The team also collected medical and personnel records regarding the Captain and Assistant Captain, which will be evaluated by appropriately qualified NTSB personnel. Investigators have obtained the complete personnel records of the two captains on board the vessel at the time of the accident, including any health insurance claims within the last 18 months.

Once the vessel was moved to the Brooklyn Navy Yard the group performed additional damage path assessment.

The investigative team has not had the opportunity to interview either the Assistant Captain, believed to have been operating the vessel at the time of the accident, or his superior officer, the vessel's master.
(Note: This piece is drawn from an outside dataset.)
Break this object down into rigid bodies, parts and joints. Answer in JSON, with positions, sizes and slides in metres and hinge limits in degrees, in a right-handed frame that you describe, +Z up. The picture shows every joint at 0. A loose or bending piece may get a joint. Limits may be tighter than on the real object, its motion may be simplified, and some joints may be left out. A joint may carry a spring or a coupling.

As has been widely reported, the Assistant Captain made an attempt on his life shortly after the accident, and was hospitalized for serious wounds. The Safety Board anticipates interviewing this individual as soon as his medical condition permits. On the other hand, the Captain and master of the vessel initially indicated that he would voluntarily respond to our request for an interview, but did not appear at the agreed upon time. NTSB immediately subpoenaed the Captain in order to compel an appearance. The subpoena has been challenged, on alleged medical grounds, and a hearing on the issue is scheduled for tomorrow in District Court in Brooklyn.

As you may know, more than 520 police, fire and emergency personnel responded to the accident. To date, we have received the following documents in regard to that response:

The initial on-scene investigation continued until Saturday, October 28, 2003, when the team returned to Washington, D.C.

In addition to the interviews we wish to conduct with the Captain and Assistant Captain, we have scheduled interviews over the next few days with the crew of the tug Dorothy J, other Staten Island ferry system captains and mates, and re-interviews with some of the Barberi's crew.

I want to thank all the parties for their cooperation in this investigation to date, and especially wish to thank the Borough President of Staten Island, James Molinaro, and all the other officials of the borough and the City of New York for assisting the NTSB from the early moments of this investigation.

Safety Board investigations are very thorough, and while we regret we have not yet heard from the Captain and the Assistant Captain during this inquiry, we will continue to pursue those interviews, and will, I believe, amass documentary evidence sufficient to lead us to the cause of this tragedy and to remedies to make sure it doesn't happen again.

I will be happy to take your questions.